You can find Steps 2 and 3 in your teacher’s guide. To purchase a teacher’s guide, please visit: Bible-in-Life or Echoes.

Step 4:

Materials Needed:

  • Internet access
  • Paper (1 sheet per student)
  • Scissors
  • Pens/pencils
  • Whiteboard and marker

If desired, view this video tutorial on how to create a mini-booklet so that you can share directions with your students when the time comes for them to make their mini-journal. An alternative would be to show the video to your class at the appropriate time, stopping after each step to allow your students time to keep up.

Watch the following tutorial [1:10]:
How to Make a Quick and Easy 8 Page Mini-Book from One Piece of Paper

Loneliness is a very real emotion for young people. To diminish their need for community is to ignore how God created them for deep connections with others. Use this step to encourage even your most isolated students to find comfort in Jesus’ humanity and empathy.

Did you know that you don’t need a million friends to feel included and valuable?  Sometimes just knowing that one or two people understand you is all it takes to feel like you belong.  Let’s think about the people that God has placed in your life so far.  

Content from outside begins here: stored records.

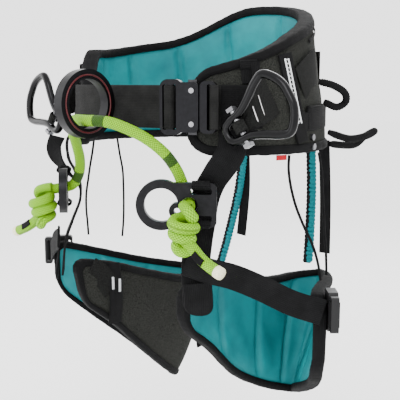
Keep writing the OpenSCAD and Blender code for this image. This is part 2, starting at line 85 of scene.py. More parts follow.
# ---- camera ----
cameraSpec = {"azimuth": 42, "elevation": 8.5, "distance": 0.95, "lens": 71.25, "aimRight": 0.0096, "aimUp": -0.1158}


def makeCamera(spec):
    az, el = math.radians(spec["azimuth"]), math.radians(spec["elevation"])
    back = Vector((math.sin(az) * math.cos(el), -math.cos(az) * math.cos(el), math.sin(el)))
    right = Vector((math.cos(az), math.sin(az), 0))
    up = back.cross(right)
    cam = bpy.data.cameras.new("camera")
    cam.lens, cam.sensor_width, cam.clip_start = spec["lens"], 36, 0.05
    obj = bpy.data.objects.new("camera", cam)
    bpy.context.scene.collection.objects.link(obj)
    target = right * spec["aimRight"] + up * spec["aimUp"]
    turn = Matrix((right, up, back)).transposed().to_4x4()
    obj.matrix_world = Matrix.Translation(target + back * spec["distance"]) @ turn
    bpy.context.scene.camera = obj


makeCamera(cameraSpec)

# ---- helpers for shapes ----


def vec(p):
    return Vector(p) * mm


def mirrored(points):
    return [(-p[0], p[1], p[2]) for p in points]


# A smooth line through the points, with about n points.
def smooth(points, n, closed=False):
    pts = [Vector(p) for p in points]
    m = len(pts)
    spans = m if closed else m - 1
    out = []
    for k in range(n if closed else n + 1):
        u = k * spans / n
        i = min(int(u), spans - 1)
        t = u - i
        if closed:
            a, b, c, d = (pts[(i + j) % m] for j in (-1, 0, 1, 2))
        else:
            a, b, c, d = pts[max(i - 1, 0)], pts[i], pts[i + 1], pts[min(i + 2, m - 1)]
        out.append(0.5 * ((2 * b) + (c - a) * t + (2 * a - 5 * b + 4 * c - d) * t * t
                          + (3 * b - a - 3 * c + d) * t * t * t))
    return out


# The same line with its points evenly spaced.
def even(points, step):
    total, marks = 0, [0]
    for a, b in zip(points, points[1:]):
        total += (b - a).length
        marks.append(total)
    n = max(2, round(total / step))
    out, i = [], 0
    for k in range(n + 1):
        s = total * k / n
        while i < len(points) - 2 and marks[i + 1] < s:
            i += 1
        span = max(marks[i + 1] - marks[i], 1e-12)
        out.append(points[i].lerp(points[i + 1], min(1, max(0, (s - marks[i]) / span))))
    return out


def lineLength(points):
    return sum((b - a).length for a, b in zip(points, points[1:]))


def meshPiece(name, verts, faces, material, body, nodes=(), uv=None, shade=True):
    mesh = bpy.data.meshes.new(name)
    mesh.from_pydata([tuple(v) for v in verts], [], faces)
    mesh.validate()
    obj = bpy.data.objects.new(name, mesh)
    bpy.context.scene.collection.objects.link(obj)
    if uv:
        layer = mesh.uv_layers.new(name="along")
        for loop in mesh.loops:
            layer.data[loop.index].uv = uv[loop.vertex_index]
    mesh.materials.append(material)
    for p in mesh.polygons:
        p.use_smooth = shade
    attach(obj, body)
    if nodes:
        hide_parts(*nodes)
    return obj


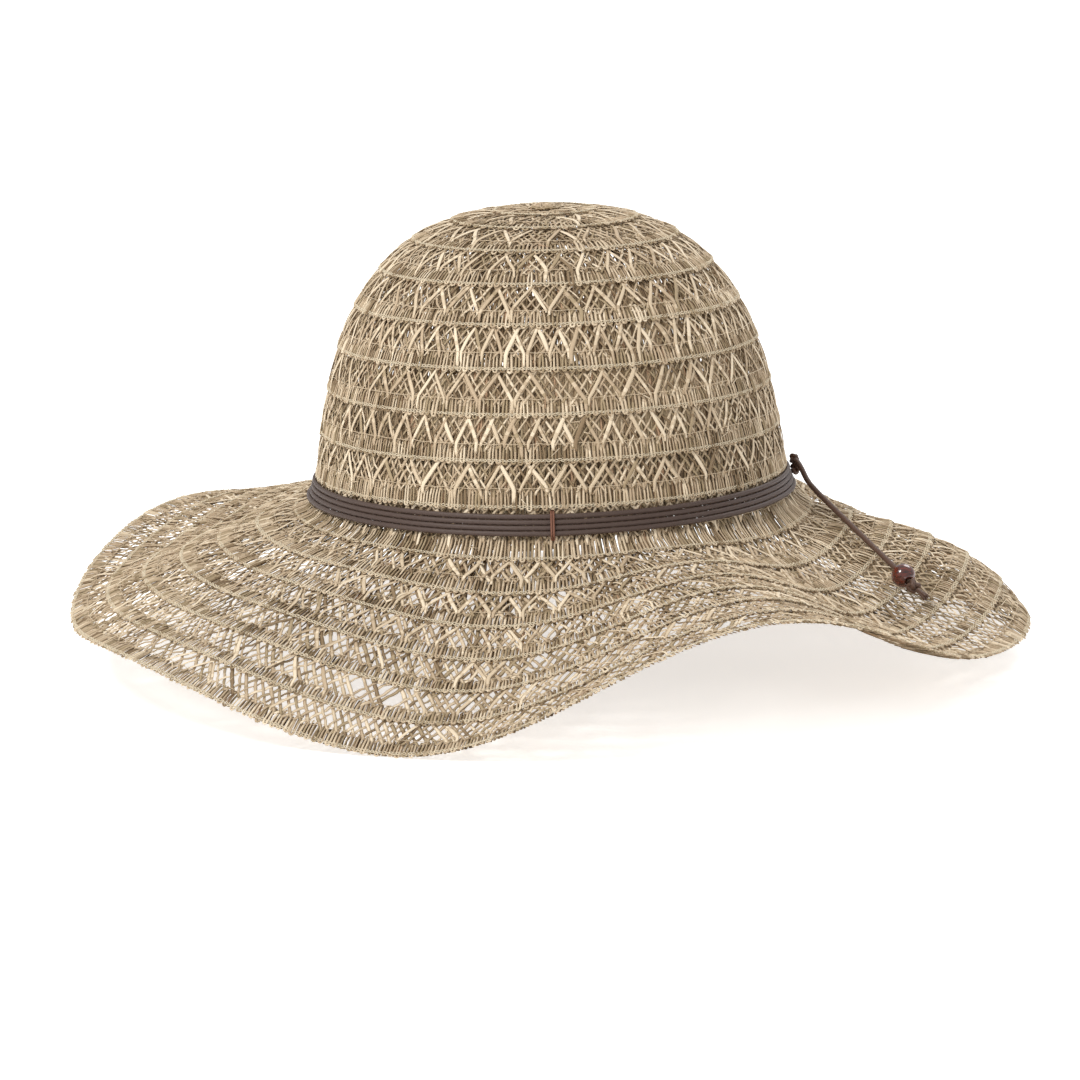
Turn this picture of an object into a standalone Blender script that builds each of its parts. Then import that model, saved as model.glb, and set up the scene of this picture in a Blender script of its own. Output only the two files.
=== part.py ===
"""Wide-brimmed straw sun hat with a wound cord band, a loose cord end and a sliding wood bead.

The hat is sewn from one long strip of openwork straw braid. Here each turn of the strip is a ring of its own:
ten turns make the crown and six make the brim, and every turn laps over the one below it like a shingle.
All sizes are in metres and all angles in degrees. Angle 0 on the hat is its front (-Y), and +90 is +X.
"""

import math

import bmesh
import bpy
import numpy as np
from mathutils import Matrix, Vector

# ---------------------------------------------------------------- driving dimensions
GAP = 0.0003                # clearance between pieces that touch

CROWN_RADIUS = 0.0932       # crown's mean radius at its base
CROWN_OVAL = 0.02           # share by which the front-to-back radius is larger, and the side one smaller
CROWN_HEIGHT = 0.1050       # base to top
CROWN_TAPER = 0.148         # share of the radius that the wall loses towards the top
DOME_SIDE_POWER = 2.85      # higher is a squarer shoulder
DOME_TOP_POWER = 3.2        # higher is a flatter top
BEND_LENGTH = 0.0155        # length of slope over which the wall turns into the brim

BRIM_WIDTH = 0.0957         # along its slope, from the bend to the outer edge
BRIM_SLOPE = 23.5           # mean slope below level where the brim starts
BRIM_CURL = -1.7             # mean extra slope at the outer edge
# Waves round the hat: size in degrees, and the angle of a crest. The first goes once round, the next twice...
SLOPE_WAVES = ((2.4, 28.9), (2.4, -45.0), (6.2, -20.5), (2.1, 20.3), (11.2, -21.4), (7.9, 0.5))
CURL_WAVES = ((7.4, 175.2), (10.0, -42.9), (16.9, 59.6), (16.9, -11.6), (20.2, 15.7), (21.3, -27.3))
# The line where crown meets brim dips, in metres: cosine once round, sine once round, cosine twice round
DIP = (-0.0025, -0.0029, 0.0003)
DIP_LENGTH = 0.0225         # length of slope over which the dip comes in, from the crown's base

CROWN_ROWS = 10
BRIM_ROWS = 6
LAST_CROWN_ROW = 0.0192     # the turn that makes the bend is the widest; the others above it share the rest
TIP_RADIUS = 0.0034         # inner radius of the first turn
TIP_TOP_SHARE = 0.7         # the button's top is this much narrower than its base
STRAW_THICKNESS = 0.0012
LAP = 0.0025                # how far each turn covers the next
LOWER_EDGE_LIFT = 0.0006    # how far a turn's lower edge stands out over the hat's outer surface
TUCK_SLOPE = 0.16           # the covered upper edge lies deeper by this share of the lap
UPPER_EDGE_DEPTH = STRAW_THICKNESS + TUCK_SLOPE * LAP
SHINGLE_LIFT = UPPER_EDGE_DEPTH + LOWER_EDGE_LIFT

SEAM_THREAD_RADIUS = 0.00035
SEAM_FROM_EDGE = 0.0012

SWEATBAND_HEIGHT = 0.030
SWEATBAND_BASE = 0.0008     # its lower edge, above the crown's base
SWEATBAND_THICKNESS = 0.0010
SWEATBAND_STITCH_RISE = 0.0024  # of its line of stitches above its lower edge
SWEATBAND_INSET = 0.0010    # between the crown's inner face and the sweatband, for the straw's own unevenness

BAND_CORDS = 4
BAND_CORD_RADIUS = 0.00090
BAND_DROP = 0.0008          # from the last seam on the crown's wall down to the band, at the sides
BAND_SAG = 0.0010           # how much lower the band lies at the front and back than at the sides
BAND_STAND_OFF = 0.0004     # extra room for the faceted bend behind the cords
STACKING_STEP = 0.00005     # in which the place of the next cord down is found

TIE_RADIUS = 0.0004
TIE_OVERHANG = 1.2          # how far the tie reaches past the outer cords, in cord radii
KNOT_ANGLE = 96.0
KNOT_CORD = 2               # the band's cord that the lower lump sits on, counted from 0
KNOT_SIZE = (0.0016, 0.0024, 0.0018)   # half sizes: outwards, along the band, up

TAIL_RADIUS = 0.0011
BEAD_RADIUS = 0.0046
BEAD_SPAN = 0.0080          # bead's length along its bore
BEAD_END_WALL = 0.00087     # wood left round the bore at the bead's ends
END_KNOT_RADIUS = 0.0027
STUB_LENGTH = 0.0052
STUB_FLARE = 1.45           # cut end's radius over the cord's

LEAN_BACK = 1.52            # how the hat sits on its wavy brim: front edge to back edge
LEAN_SIDE = 0.14            # and left edge to right edge

# Fineness of the round shapes
CROWN_SEGMENTS = 40
BRIM_SEGMENTS = 64
TIP_SEGMENTS = 16
ROW_STATIONS = 3            # points across a turn
BEND_STATIONS = 8           # and across the turn that bends from the wall into the brim
THREAD_SIDES = 3
BAND_SIDES = 6
LUMP_SEGMENTS = (12, 8)
BEAD_SIDES = 16
BEAD_RINGS = 9
STUB_SIDES = 10
EDGE_ANGLE = 50.0           # edges bent by more than this stay sharp
LUMP_EDGE_ANGLE = 80.0      # on rounded lumps
THREAD_EDGE_ANGLE = 130.0   # and on three-sided threads
OUTLINE_STEPS = 1200        # steps in which the crown's outline is measured
FLARE_STEPS = 240           # and the brim's
SPLINE_STEPS = 24           # and each span of a smooth route

# Looks: colour (linear RGB) and roughness
STRAW = ((0.42, 0.34, 0.21), 0.75)
THREAD = ((0.58, 0.52, 0.40), 0.80)
FABRIC = ((0.50, 0.44, 0.34), 0.90)
CORD = ((0.075, 0.052, 0.045), 0.60)
TIE = ((0.10, 0.045, 0.030), 0.60)
WOOD = ((0.060, 0.016, 0.010), 0.20)


# ---------------------------------------------------------------- the hat's surface
def wave_sum(mean, waves, angle):
    """A value that rises and falls round the hat."""
    total = mean
    for turn, (size, crest) in enumerate(waves, start=1):
        total += size * math.cos(turn * math.radians(angle) - turn * math.radians(crest))
    return total


def crown_outline():
    """Distance from the top, radius, height and slope along the crown's outline, from its top to its base."""
    lift = np.linspace(math.pi / 2, 0.0, OUTLINE_STEPS)
    height = CROWN_HEIGHT * np.sin(lift) ** (2 / DOME_TOP_POWER)
    taper = 1 - CROWN_TAPER * height / CROWN_HEIGHT
    radius = CROWN_RADIUS * taper * np.maximum(np.cos(lift), 0.0) ** (2 / DOME_SIDE_POWER)
    step = np.hypot(np.diff(radius), np.diff(height))
    along = np.concatenate(([0.0], np.cumsum(step)))
    slope = np.degrees(np.arctan2(-np.gradient(height, along), np.gradient(radius, along)))
    return along, radius, height, slope


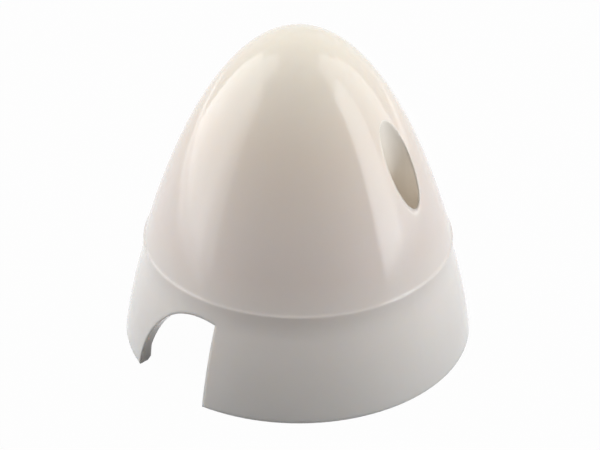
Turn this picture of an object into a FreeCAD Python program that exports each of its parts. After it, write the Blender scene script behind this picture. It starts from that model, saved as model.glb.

Let students “popcorn” names of people in their lives who offer comfort and connection. Encourage your adult leaders to participate as well, speaking out names of friends, family members, and other Christians who care for them.

When you are finished, provide each student with a piece of paper and walk them through directions for creating a mini-journal. Or, you may choose to let your students watch the tutorial; stop and start the video after each step to allow your students time to follow through.

If you opt to share the tutorial, it can be found here [1:10]:
How to Make a Quick and Easy 8 Page Mini-Book from One Piece of Paper

Jesus knows exactly what it feels like to be all alone. His response? He talked openly with His Father God in the middle of His feelings. Some people like to use personal journals to pray and talk to God. Let’s spend a few minutes by ourselves, writing down the following sentences in our journals.

On the whiteboard, write down the following sentence frames for students to copy. Encourage students to write in their journals by filling in the blanks in a personal way. If time allows, encourage them to use each sentence as a prompt to continue sharing their thoughts with God.

When I feel ___________, I know that Jesus ______________ me.
I am so thankful that God is _______________.
Jesus hears my _______________, and He always gives _______________.
I am never alone because God _________________________________.
Even when I am __________________, Jesus is ______________.

When your students have had time to construct their sentences, gather everyone together to answer the following questions:

  • It’s easy to feel sorry for ourselves when we feel lonely. But how can we identify someone else who might be feeling the same way? What are some signs? (Attention-seeking behavior like loud humor or inappropriate outbursts can sometimes be a sign of loneliness. On the other hand, extra quiet or isolated students may be hinting that they need love and affection.)
  • If you identify someone who is feeling lonely, what are some things you might do to share Jesus’ love with them? (Answers will vary. Students might think that coming alongside with an encouraging word, eating lunch with them, or inviting them to youth group might be a good plan. Sometimes just offering a listening ear and praying for them is the best idea.)
  • Can feelings of loneliness ever be a good thing? (Sometimes sad feelings drive us back to Jesus. It’s good to depend upon Him, even if it takes some sad feelings to get us there.)
  • Should you feel responsible for “fixing” a lonely person at school or church? What can you do if someone is really going through a hard time and they can’t feel the love of Jesus? (Discuss the importance of sharing concerns with a trusted adult or parent. Emphasize that they’re not responsible for keeping secrets or trying to solve someone’s problems alone.)

As you close, remind your students that even though Jesus lived on the earth thousands of years ago, He is still right beside them to comfort, listen, and love.